There is also a risk of fragmentation. If stricter rules apply online than offline, we create unfair competition and confusion. Advertising is advertising. The same principles of transparency, accountability, and fairness must apply across channels whether on TV, in newspapers, or on social media.

Another critical dimension is platform equivalence. If global giants can simply withdraw, leaving citizens and NGOs without access, while smaller platforms face the same obligations but with fewer resources, the regulatory burden becomes disproportionate. A level playing field requires proportionality, ensuring that rules are enforceable not just by Meta or Google, but also by smaller European actors.

The debate on political advertising is not just about parties and platforms. It reflects a broader structural tension in our media ecosystem, as documented by BAM’s strategic reflections in Belgium. On the one hand, advertisers, institutions and citizens express a clear ambition to support local media, which are essential for social cohesion, cultural diversity and democratic pluralism. On the other hand, the operational reality pushes budgets massively towards global platforms, whose technological efficiency, data granularity and targeting capabilities remain unmatched.

This “strategic schizophrenia” has consequences: large advertisers can afford to balance global and local channels, while smaller actors like NGOs, charities, and SMEs are forced to rely exclusively on the most cost-effective global solutions.

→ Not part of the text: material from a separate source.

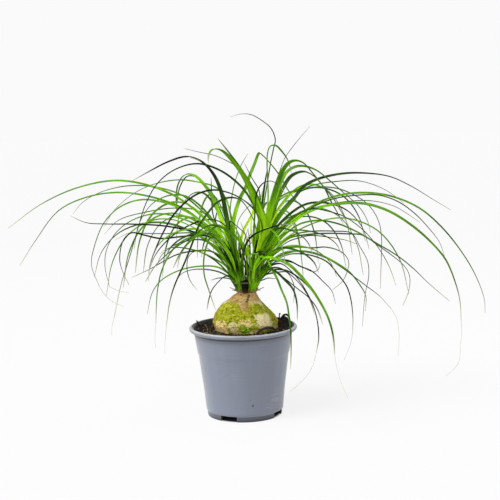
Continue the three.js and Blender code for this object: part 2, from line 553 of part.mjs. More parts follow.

The same asymmetry applies to the media: global platforms enjoy unparalleled advantages, while local publishers remain under-equipped.

For Europe, this means that any regulatory framework must not only target transparency and fairness in political advertising but also address the structural imbalance between global and local players. Otherwise, the very ambition to strengthen democratic resilience could end up weakening the local voices that embody it.

FEDMA has long underlined that rules must be clear, proportionate, and workable. Its Charter on Ethical Data Use insists on transparency, respect for consent, and fairness in targeting. Similarly, BAM’s Meaningful Marketing Framework Meaningful Marketing Framework  highlights trust, responsibility, and consumer empowerment.

The current developments show why these principles matter: regulation should protect democracy, not silence legitimate communication. To achieve this, we must:

  • Clarify the scope of political vs societal advertising.
  • Ensure equal rules for online and offline media.
  • Guarantee equivalence between large and small platforms.
  • Support local media as part of a balanced ecosystem.
  • Build trust through transparency, not through prohibition.

Conclusion

Meta’s decision may be a headline, but the deeper story is about Europe’s democratic future. A regulation intended to increase transparency now risks reducing pluralism and silencing voices that enrich public debate.

We must not confuse political propaganda with societal communication. Nor should we fragment regulation between online and offline. The task ahead is to create coherent, fair, and meaningful rules that protect citizens, empower civil society, and sustain trust in both democracy and marketing.